Kuijs at Royal Bank of Scotland also senses the situation with the housing market reveals that policymakers are not likely now to come up with some emergency response just to boost growth.
"China is now undergoing its first market-led downturn in the real estate market and there has been no significant policy response. I think if we had something similar five years ago they would have acted. I think from this you get some indication that policymakers are allowing growth to fall below 7.5 percent."
One of the challenges for China if it is trying to engineer a slowdown is whether it can achieve it without sending the rest of the world into recession and then being impacted itself again in rebound effects by the resultant fall in global demand.
Ballin at Standard Bank Group believes this is something Chinese policymakers will be very much aware of.
"There are these risks of a downward spiral. You can't just see this in terms of an isolated GDP growth decline. China is so much now integrated into the global supply chain so there is a synchronicity of risk to any slowdown," he says.
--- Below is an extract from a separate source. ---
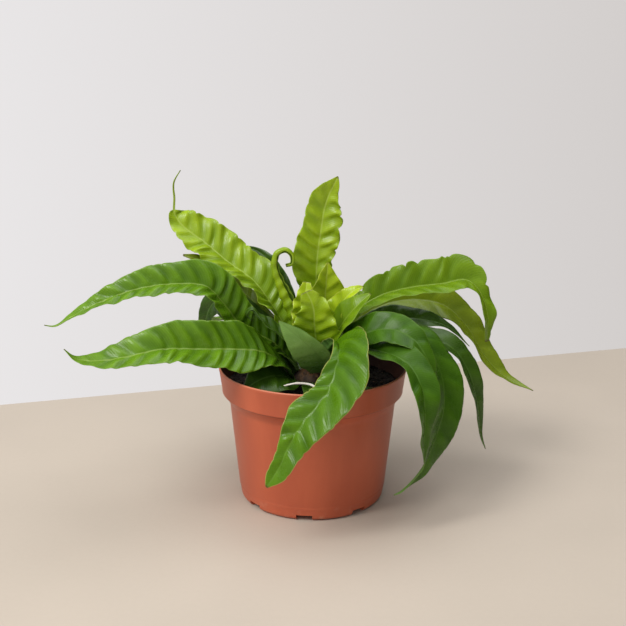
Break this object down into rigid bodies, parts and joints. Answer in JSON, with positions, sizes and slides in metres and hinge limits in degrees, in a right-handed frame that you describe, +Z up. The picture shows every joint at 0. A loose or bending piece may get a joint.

Zhu at the Shanghai Advanced Institute of Finance feels there is less of a risk of this than there was five years ago when, in the wake of the financial crisis, the world was completely reliant on China demand.
"You can't rule out the risk of a downward spiral since China remains so important. What the world needs, however, is a China soft landing rather than a hard one. This relatively stable decline in growth that we are seeing reduces the possibility of a crash, which was what everybody feared.
"We have also moved into a situation where it is not just China contributing to global growth, although it remains very significant, but also the so-called frontier economies of Indonesia, Pakistan and Turkey, which gives greater scope for China to slow without destabilizing the world economy."